I remember being in 6th grade and watching some cheesy family movie where the princess fell in love with some peasant shlub and they lived happily ever after. I remember the film stirring up longings within me for that same kind of whimsical romance. I wanted a beautiful and innocent mademoiselle to fall helplessly into my arms after I had heroically come to her rescue, whatever form that took.
Over the years, Hollywood continued to program my desires. I remember movies (tacky as they were) like Fever Pitch, Serendipity, and literally hundreds more which taught me that all my problems would be solved once I met the right girl, fell head over heels in love, hit a rough patch where we didn’t talk for a minute, then came rushing back together to live indefinitely in a state of heavenly bliss.
Yes, once that happened I would be good.
So I eagerly waited. I knew in the depths of my being that one glorious day, God would orchestrate a meet cute, and I only wondered when and where. Would she walk in the door of a coffee shop with an adorable lost expression on her face, or would she happen to sit next to me on the airplane? The options were endless.
But the troubles this presented me were manifold.
For starters, the romance film industry programmed me to believe there is one perfect woman out there for me, and all I have to do is meet her. According to the criterion plot line, we have everything in common and enjoy the same hobbies. (Of course, there are the cute discrepancies which cause cute little arguments, but those can be overlooked.)
But there are no perfect women. And I am as far from a perfect man as you can get before you start getting into the “Murderous Dictator & Collegiate Rapist” categories.
I also failed to account for insecurities arising, both in myself and in others. I overlooked more base factors such as farts, B.O., and faint moustache hairs. I didn’t think about how the timing is usually bad, and she’s going home for the summer. I didn’t think about arguments and disagreements, and how my anger can boil over.
All that is to say, my ideas of marriage, and life in general, were programmed into me by the media. The media did not simply influence my thinking about these things; it literally reprogrammed me.
I’m going to repeat that once more just to be clear: The things we allow into our minds rearrange our desires, and even create new ones that were not there before.
I’ve been reading a book lately called You Are What You Love by James K.A. Smith, and it is reshaping the way I think. It is mind-boggling. Buy it. Smith explores our desires, and what shapes them, and I have been able to identify certain desires in my life that have been programmed into me, with an idyllic image of marriage being at the top of the list.
Marriage became something I looked forward to, to the degree that I couldn’t be happy until there was a woman in my life.
And apparently, I was not the only one to buy into this. Look at the number of people on Tinder, eHarmony and the like. The dating industry rakes in over $1.4 billion a year.

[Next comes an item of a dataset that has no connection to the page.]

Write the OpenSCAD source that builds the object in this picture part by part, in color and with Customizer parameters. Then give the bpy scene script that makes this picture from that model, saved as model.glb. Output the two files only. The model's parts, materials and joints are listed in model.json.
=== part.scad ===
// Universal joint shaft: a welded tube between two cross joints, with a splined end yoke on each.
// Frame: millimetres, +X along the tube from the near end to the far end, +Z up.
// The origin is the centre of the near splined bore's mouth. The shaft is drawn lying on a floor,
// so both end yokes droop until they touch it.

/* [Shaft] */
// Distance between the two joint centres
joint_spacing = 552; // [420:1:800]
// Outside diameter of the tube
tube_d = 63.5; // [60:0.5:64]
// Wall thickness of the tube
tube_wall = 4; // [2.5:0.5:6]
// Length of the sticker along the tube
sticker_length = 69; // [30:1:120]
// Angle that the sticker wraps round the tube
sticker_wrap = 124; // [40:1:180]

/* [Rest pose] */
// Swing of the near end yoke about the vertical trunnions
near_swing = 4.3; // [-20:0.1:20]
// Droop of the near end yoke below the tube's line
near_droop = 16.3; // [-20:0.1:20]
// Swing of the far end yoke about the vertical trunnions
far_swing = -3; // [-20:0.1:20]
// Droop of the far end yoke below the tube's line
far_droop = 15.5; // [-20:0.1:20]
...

A lot of us seem to feel lonely and think a relationship (even a one-night relationship) will fill in the gaps.
There is no place in the Bible that points to marriage as the source of our satisfaction and fulfillment, yet we Christians are terribly guilty of elevating marriage to a source of satisfaction.
A friend once told me, “If you’re not happy as a single person, you won’t be happy as a married person.” Marriage was not invented as a means of solving all your personal issues. If anything, it will likely bring to light more issues that lie dormant beneath the surface.

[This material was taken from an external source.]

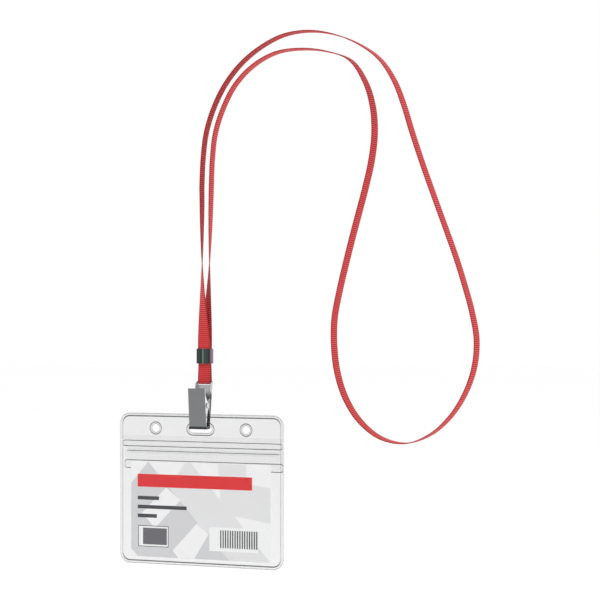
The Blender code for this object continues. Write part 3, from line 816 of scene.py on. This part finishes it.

Marriage is a reflection of the gospel; of God’s relationship to His people. It is a covenant. It is living in a perpetual state of forgiveness. It is not a happily-ever-after utopia where all your problems are vanquished.
Recently, however, I decided that I don’t want to wait until marriage. . .(long pause). . .to be happy.
I can enjoy the friends I have right now rather than wish I had someone more than a friend. I can buy a house by myself. I can pursue hobbies like painting, dancing or snake charming on my own. (Insert cheesy inspirational line about how doing the things you love will lead you to ‘The One’ you’re supposed to be with. Then stop and think about how even that sentiment reflects how deeply you have been programmed to see marriage as the ultimate destination.)
I’m attempting to undo years of programming and enjoy the present moment, single as I am. I go on runs and stop to talk to people. I bike really fast and simply enjoy the adrenaline rush, rather than trying to impress anyone. I got off social media so as to not stalk countless women to determine if they are The One (My friend runs it all for me now, for those of you who were wondering).
More so, I am working on enjoying God, and my times of quietness with Him. My prayers are no longer a begging-session of me complaining about my celibacy (I’ve reduced that to about 50% of my prayers now), But I can zoom out and focus on others. What does the world need? Who does God’s heart hurt for?
Since deciding not to wait until marriage, life is more enjoyable. It’s almost like experiencing freedom from a big weight that always loomed overhead. The pressure is off. And if it happens, it will happen in God’s time, so I can relax.
I hope the rest of you single people experience this same degree of freedom.
Don’t look to romance to fill the voids within you.
Don’t wait till marriage.
I bet you thought this was about sex, didn’t you? Sickos.